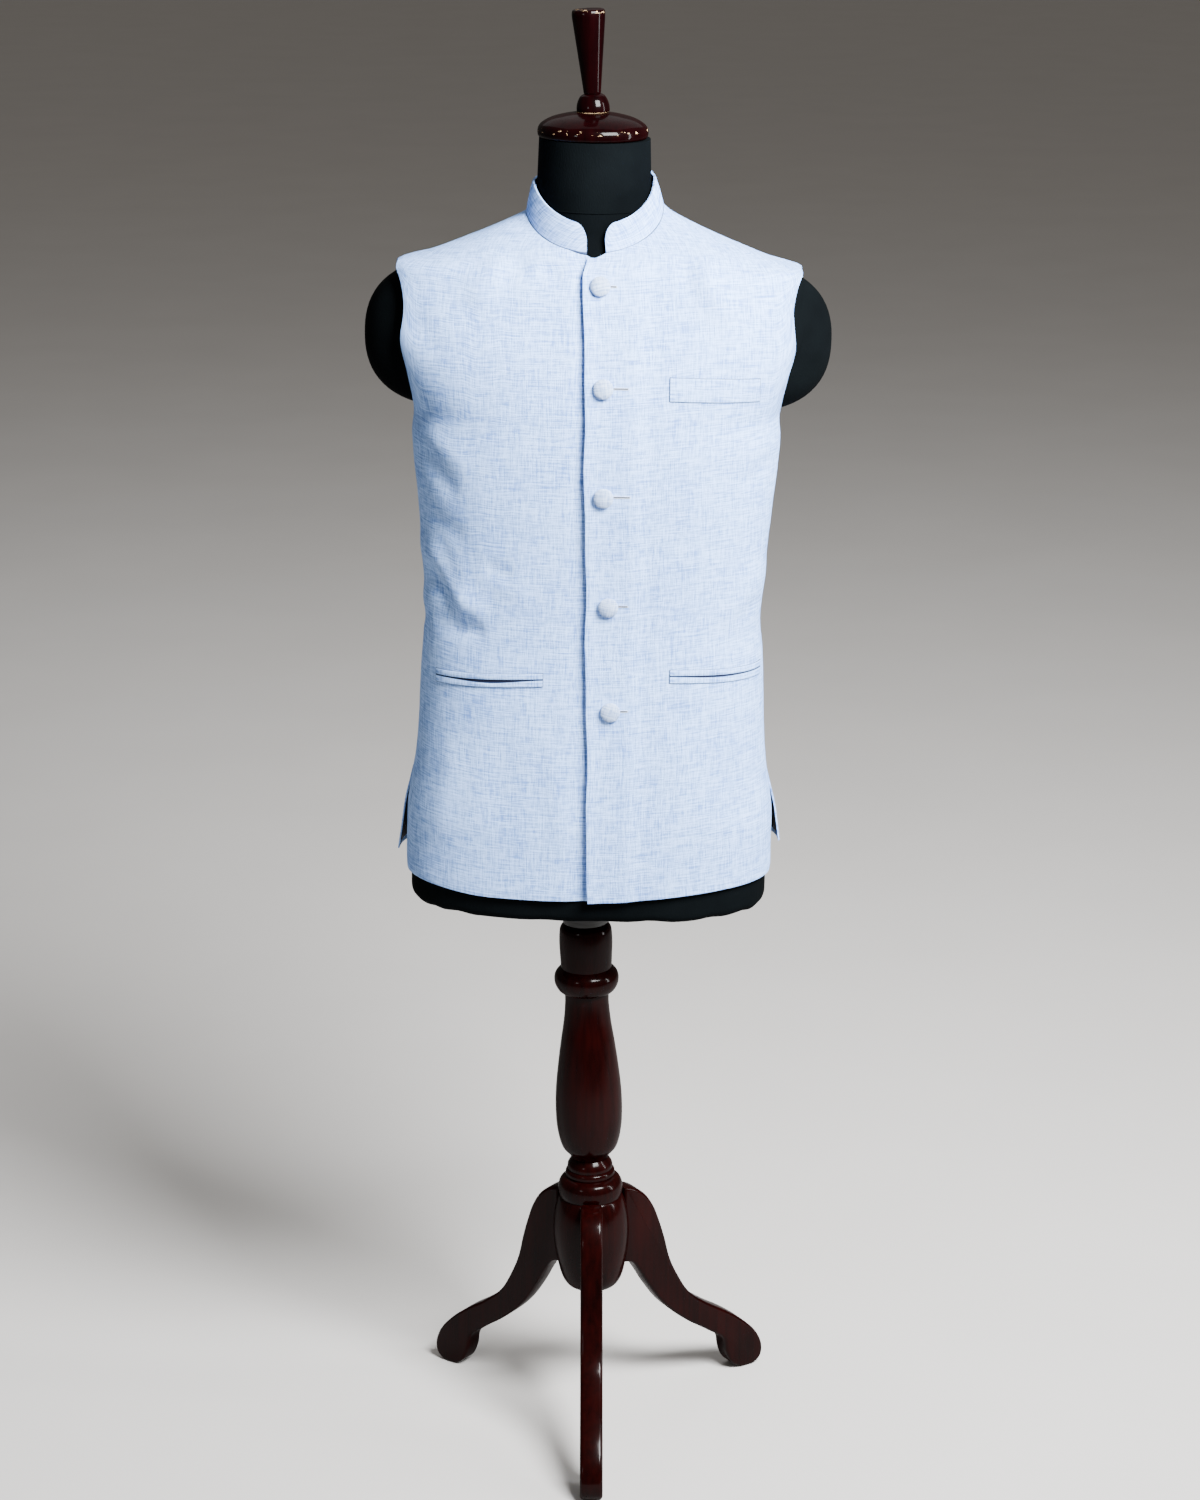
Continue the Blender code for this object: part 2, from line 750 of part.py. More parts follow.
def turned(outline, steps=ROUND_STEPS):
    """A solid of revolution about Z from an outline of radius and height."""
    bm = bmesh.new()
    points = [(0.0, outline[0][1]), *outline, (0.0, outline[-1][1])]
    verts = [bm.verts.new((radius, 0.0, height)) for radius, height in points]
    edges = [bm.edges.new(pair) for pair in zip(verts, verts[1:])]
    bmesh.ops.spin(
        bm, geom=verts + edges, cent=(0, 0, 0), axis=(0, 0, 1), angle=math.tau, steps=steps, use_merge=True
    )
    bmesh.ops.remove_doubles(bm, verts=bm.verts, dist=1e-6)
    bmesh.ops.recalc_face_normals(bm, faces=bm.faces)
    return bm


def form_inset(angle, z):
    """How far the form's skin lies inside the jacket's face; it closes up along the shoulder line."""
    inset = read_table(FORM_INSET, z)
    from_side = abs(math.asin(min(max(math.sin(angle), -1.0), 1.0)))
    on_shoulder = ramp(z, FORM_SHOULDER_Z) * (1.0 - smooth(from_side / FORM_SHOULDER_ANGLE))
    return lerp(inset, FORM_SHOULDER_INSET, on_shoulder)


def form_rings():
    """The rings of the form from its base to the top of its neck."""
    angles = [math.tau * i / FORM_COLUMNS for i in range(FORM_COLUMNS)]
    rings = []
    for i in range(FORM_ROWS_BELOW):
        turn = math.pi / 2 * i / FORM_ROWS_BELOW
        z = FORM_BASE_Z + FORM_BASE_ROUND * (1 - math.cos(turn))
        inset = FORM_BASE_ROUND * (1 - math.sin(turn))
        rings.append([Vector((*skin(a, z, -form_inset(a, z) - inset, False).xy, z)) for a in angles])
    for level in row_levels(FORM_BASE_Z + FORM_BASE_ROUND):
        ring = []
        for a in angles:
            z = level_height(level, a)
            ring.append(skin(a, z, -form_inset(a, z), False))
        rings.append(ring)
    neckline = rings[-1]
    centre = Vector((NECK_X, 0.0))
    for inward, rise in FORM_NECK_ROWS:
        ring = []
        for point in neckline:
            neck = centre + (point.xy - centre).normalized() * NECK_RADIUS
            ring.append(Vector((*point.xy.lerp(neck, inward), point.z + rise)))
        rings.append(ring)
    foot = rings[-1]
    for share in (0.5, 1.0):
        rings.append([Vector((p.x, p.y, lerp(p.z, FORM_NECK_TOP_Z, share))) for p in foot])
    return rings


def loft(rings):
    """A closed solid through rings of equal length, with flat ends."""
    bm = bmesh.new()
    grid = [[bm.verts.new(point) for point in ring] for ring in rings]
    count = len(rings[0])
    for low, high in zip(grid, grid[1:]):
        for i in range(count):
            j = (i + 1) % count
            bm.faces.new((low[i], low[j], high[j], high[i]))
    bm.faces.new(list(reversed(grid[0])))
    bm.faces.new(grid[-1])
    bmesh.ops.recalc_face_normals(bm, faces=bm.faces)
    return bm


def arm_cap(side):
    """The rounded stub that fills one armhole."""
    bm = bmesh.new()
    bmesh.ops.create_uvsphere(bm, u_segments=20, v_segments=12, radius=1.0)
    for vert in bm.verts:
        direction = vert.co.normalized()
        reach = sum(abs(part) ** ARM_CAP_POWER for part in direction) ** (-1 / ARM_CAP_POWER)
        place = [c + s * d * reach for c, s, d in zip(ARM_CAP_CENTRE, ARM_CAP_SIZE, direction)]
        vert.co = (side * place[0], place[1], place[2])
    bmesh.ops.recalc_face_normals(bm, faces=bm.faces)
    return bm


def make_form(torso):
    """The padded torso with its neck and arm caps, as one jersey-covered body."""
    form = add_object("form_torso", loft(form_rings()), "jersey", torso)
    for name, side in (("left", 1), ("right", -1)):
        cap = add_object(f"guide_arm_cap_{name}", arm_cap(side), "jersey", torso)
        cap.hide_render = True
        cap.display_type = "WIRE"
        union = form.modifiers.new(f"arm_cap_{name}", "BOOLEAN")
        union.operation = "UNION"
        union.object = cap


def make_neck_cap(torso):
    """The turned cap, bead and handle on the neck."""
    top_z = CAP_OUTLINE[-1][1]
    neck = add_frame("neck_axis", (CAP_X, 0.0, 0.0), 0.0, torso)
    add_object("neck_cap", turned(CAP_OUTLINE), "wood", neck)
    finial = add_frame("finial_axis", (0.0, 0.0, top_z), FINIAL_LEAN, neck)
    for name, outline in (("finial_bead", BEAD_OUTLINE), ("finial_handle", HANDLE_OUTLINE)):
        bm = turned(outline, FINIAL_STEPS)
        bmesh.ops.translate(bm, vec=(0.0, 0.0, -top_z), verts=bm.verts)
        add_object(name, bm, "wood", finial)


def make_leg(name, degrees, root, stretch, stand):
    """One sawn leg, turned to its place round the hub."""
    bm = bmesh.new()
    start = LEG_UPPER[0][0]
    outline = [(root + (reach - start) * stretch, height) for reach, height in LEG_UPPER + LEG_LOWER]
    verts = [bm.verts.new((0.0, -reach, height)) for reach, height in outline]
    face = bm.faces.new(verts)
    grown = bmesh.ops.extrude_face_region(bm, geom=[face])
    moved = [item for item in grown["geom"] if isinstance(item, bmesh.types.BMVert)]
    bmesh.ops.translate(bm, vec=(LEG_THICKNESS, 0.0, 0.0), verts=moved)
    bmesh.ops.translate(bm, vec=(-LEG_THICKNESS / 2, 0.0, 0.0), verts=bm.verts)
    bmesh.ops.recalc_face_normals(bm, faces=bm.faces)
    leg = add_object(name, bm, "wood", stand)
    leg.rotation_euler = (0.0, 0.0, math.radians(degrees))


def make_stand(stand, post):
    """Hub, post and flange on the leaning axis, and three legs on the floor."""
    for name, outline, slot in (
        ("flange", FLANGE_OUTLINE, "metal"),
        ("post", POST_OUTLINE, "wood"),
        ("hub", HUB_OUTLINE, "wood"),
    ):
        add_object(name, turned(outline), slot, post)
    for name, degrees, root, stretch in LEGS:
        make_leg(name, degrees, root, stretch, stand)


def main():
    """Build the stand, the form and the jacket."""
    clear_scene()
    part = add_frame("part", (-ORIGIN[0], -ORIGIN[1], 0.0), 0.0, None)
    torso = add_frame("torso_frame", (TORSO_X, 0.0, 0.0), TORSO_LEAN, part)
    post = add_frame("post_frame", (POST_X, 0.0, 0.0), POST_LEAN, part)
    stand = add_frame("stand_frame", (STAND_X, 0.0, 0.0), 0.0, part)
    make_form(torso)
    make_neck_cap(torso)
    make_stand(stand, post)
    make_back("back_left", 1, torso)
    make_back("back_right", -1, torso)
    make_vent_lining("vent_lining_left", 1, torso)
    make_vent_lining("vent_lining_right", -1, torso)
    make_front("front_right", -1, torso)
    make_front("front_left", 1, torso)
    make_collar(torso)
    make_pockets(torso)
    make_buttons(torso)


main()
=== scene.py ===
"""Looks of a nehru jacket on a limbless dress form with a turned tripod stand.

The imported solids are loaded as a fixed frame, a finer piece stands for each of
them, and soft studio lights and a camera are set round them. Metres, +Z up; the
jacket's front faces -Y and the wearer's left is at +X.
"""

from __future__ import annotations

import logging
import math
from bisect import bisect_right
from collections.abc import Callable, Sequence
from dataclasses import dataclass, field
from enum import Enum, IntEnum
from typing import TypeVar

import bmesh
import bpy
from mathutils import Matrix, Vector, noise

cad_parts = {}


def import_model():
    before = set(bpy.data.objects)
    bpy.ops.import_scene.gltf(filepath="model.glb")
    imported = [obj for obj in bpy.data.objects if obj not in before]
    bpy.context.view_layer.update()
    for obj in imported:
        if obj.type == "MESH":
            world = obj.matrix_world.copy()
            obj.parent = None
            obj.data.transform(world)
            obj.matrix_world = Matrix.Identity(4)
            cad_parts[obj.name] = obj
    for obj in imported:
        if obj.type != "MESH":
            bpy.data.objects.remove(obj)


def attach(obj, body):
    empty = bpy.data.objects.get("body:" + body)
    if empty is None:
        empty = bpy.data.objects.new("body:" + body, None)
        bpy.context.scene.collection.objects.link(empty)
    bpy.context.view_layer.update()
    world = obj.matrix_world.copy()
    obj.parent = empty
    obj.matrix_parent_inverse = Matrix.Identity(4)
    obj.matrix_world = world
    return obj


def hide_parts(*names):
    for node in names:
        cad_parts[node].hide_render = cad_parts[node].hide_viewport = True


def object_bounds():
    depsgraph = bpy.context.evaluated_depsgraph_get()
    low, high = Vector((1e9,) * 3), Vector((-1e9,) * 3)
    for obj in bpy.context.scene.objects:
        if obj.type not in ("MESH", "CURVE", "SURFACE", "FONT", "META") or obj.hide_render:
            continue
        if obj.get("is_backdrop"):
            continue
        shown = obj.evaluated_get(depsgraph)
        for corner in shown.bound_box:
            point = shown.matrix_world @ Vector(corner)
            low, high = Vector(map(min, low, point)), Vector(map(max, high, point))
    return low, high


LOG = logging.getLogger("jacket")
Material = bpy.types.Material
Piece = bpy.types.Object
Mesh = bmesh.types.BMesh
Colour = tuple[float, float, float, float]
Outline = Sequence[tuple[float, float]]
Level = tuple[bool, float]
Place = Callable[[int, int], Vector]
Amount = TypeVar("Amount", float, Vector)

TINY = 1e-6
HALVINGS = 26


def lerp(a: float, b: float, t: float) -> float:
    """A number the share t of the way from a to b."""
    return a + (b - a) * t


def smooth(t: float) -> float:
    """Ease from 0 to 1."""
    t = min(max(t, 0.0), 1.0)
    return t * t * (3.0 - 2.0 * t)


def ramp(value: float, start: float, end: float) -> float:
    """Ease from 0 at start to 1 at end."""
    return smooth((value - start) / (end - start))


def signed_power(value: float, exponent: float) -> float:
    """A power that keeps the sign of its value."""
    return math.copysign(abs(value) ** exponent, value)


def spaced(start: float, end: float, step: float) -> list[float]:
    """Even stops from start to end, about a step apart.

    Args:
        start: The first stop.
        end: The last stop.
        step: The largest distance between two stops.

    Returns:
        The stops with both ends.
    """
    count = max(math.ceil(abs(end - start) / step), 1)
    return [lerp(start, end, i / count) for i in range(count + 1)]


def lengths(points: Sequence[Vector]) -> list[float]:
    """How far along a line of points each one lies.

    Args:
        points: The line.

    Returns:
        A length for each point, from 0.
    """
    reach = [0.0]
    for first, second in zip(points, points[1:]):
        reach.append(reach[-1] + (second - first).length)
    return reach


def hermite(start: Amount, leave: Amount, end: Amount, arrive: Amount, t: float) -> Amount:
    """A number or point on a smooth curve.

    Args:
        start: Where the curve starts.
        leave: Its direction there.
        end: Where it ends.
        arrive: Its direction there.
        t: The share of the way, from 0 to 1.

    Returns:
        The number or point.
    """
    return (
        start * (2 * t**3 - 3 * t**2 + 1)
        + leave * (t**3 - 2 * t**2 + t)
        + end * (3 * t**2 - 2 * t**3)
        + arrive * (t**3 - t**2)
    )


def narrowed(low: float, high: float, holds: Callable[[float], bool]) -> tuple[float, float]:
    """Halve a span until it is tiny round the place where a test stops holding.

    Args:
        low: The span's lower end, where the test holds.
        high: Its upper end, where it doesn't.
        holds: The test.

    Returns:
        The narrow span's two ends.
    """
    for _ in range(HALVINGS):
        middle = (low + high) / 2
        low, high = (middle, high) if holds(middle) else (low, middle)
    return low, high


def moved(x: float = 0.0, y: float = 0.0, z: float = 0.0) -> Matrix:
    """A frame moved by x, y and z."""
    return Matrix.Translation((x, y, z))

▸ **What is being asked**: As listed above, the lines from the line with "0.0), TORSO_LEAN, part)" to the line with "from __future__ import annotations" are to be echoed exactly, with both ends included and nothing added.

▸ **The reply**:
    torso = add_frame("torso_frame", (TORSO_X, 0.0, 0.0), TORSO_LEAN, part)
    post = add_frame("post_frame", (POST_X, 0.0, 0.0), POST_LEAN, part)
    stand = add_frame("stand_frame", (STAND_X, 0.0, 0.0), 0.0, part)
    make_form(torso)
    make_neck_cap(torso)
    make_stand(stand, post)
    make_back("back_left", 1, torso)
    make_back("back_right", -1, torso)
    make_vent_lining("vent_lining_left", 1, torso)
    make_vent_lining("vent_lining_right", -1, torso)
    make_front("front_right", -1, torso)
    make_front("front_left", 1, torso)
    make_collar(torso)
    make_pockets(torso)
    make_buttons(torso)


main()
=== scene.py ===
"""Looks of a nehru jacket on a limbless dress form with a turned tripod stand.

The imported solids are loaded as a fixed frame, a finer piece stands for each of
them, and soft studio lights and a camera are set round them. Metres, +Z up; the
jacket's front faces -Y and the wearer's left is at +X.
"""

from __future__ import annotations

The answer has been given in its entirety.